From the analysis of residues, the countries were ranked in each of the performance indicators as shown in Table 11. When observing the absolute indicators, G7 countries always appear in the top positions, except China. However, when analyzing the growth rate of the indicators along the time, it was observed that BRICS countries appear on better positions, showing that the performance of these countries has improved over time but is still far away from the leading countries.
Countries Ranking
Conclusions
The results of this study, which were based on a bibliometric analysis of open innovation articles published and indexed in the WoS database, bring some useful information on the topic when considering social and economic conditions of the country where the research was developed. The results showed that research on open innovation has grown exponentially over the past 15 years, possibly following the evolution of each country, and show that companies need to find different ways of managing innovation.
The results obtained in this article also provided valuable information on the amount of publications and citations from developed countries, referred as G7 group, and emerging countries, referred as BRICS group. Based on the data collected, we can see an evolution in the quantity of BRICS publications, but which was comparatively smaller than that of the G7 group. This divergence is even greater regarding the citations. The BRICS countries still have little visibility in the number of citations and most of their articles were published in books, which can decrease the researchers’ interest in using this type of reference in their studies. It was also observed that this scenario of greater publication in books by the authors from BRICS countries has been changing in the recent years as more articles are published in journals. This can be an important step so that the publications from these countries are more cited in the future.
It is worth mentioning that the limitations of the present work should be addressed in further studies, since only data obtained from WoS were used and this electronic search results in selection bias indirectly. Other relevant information from publications, such as keywords and more common terms, should also be explored. Further studies may still seek to understand issues involving co-citation analysis, knowledge and collaborative networks between countries and institutions. In addition, one can also evaluate new countries separated by other criteria, such as grouping by continent.
Through multilevel regression analysis, it can be concluded that the fact of belonging in G7 and BRICS group does not bring greater academic publications or technological development performance, but the performance is quite important when it observed each country individually. Analyzing absolute indicators, the G7 countries and China are the most important in innovation research, but the performance of the BRICS countries has grown at a higher rate than G7 countries during the analyzed period.
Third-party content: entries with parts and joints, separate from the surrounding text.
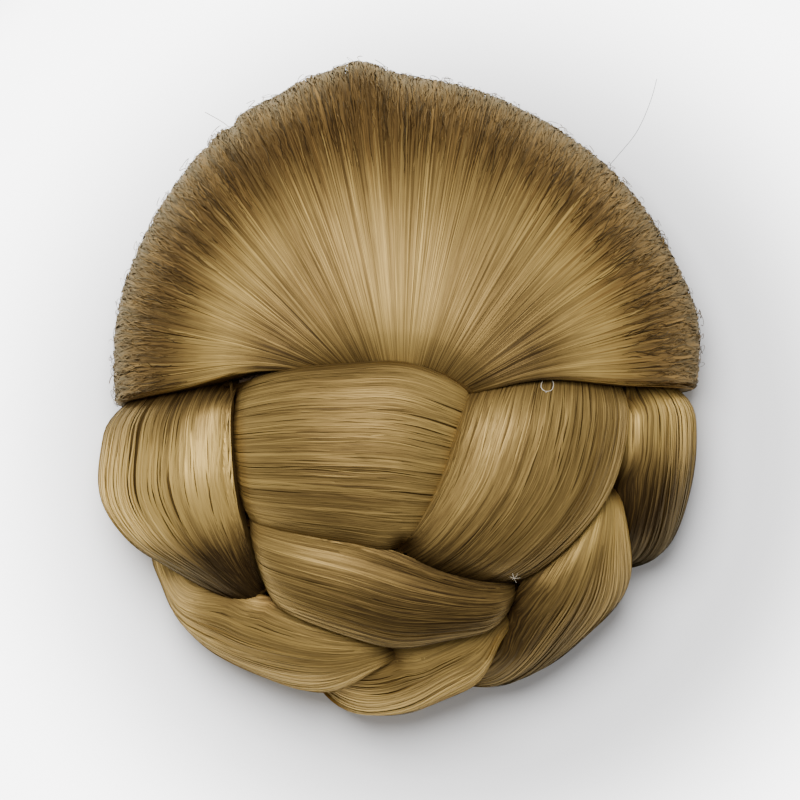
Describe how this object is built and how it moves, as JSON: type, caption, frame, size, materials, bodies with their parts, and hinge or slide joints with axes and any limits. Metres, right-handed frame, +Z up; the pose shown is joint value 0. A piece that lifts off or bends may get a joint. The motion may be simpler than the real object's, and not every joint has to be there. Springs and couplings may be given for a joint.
{
  "type": "braided top knot hairpiece",
  "caption": "Hollow dome of synthetic hair, fanned over one half and laid as a thick braid over the other, on a net cap with grip combs.",
  "frame": {"origin": "middle of the outline, at the height of the cap's flat hem, which the piece rests on", "axes": "+Z up out of the crown, +Y towards the fan's rim, +X to the right of the braid seen from above"},
  "size_m": [0.1218, 0.1313, 0.0525],
  "materials": {
    "hair": "satin golden blond fibre",
    "cap_net": "matt stretch net",
    "comb_plastic": "smooth"
  },
  "bodies": {
    "root": {"crown_fan": "hair", "braid_lock_1": "hair", "braid_lock_2": "hair", "braid_lock_3": "hair", "braid_lock_4": "hair", "braid_lock_5": "hair", "lower_lock_left": "hair", "side_lock_left": "hair", "side_lock_right": "hair", "foundation_cap": "cap_net", "comb_upper": "comb_plastic", "comb_lower": "comb_plastic"}
  },
  "joints": []
}
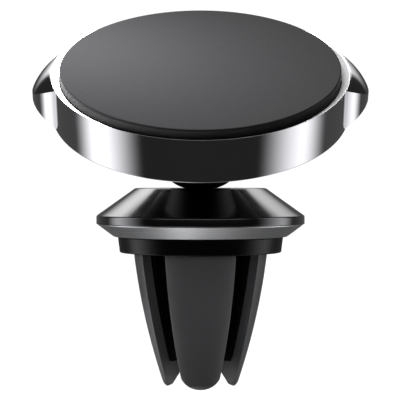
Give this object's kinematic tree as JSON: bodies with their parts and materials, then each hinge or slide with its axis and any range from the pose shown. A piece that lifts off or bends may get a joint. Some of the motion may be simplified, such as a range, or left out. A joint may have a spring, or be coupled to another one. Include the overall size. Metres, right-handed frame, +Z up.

In summary, despite the economic growth and social progress made by the BRICS group in recent years, these improvements have not been increasing at the same rate as the researches on open innovation in these countries. Therefore, it was found that the G7 countries have greater resources and opportunity to conduct studies on open innovation, with the BRICS countries still at an embryonic stage of research on this topic.
Footnotes
Acknowledgements
The authors are grateful to the anonymous referees of the journal for their extremely useful suggestions to improve the quality of the article. Usual disclaimers apply.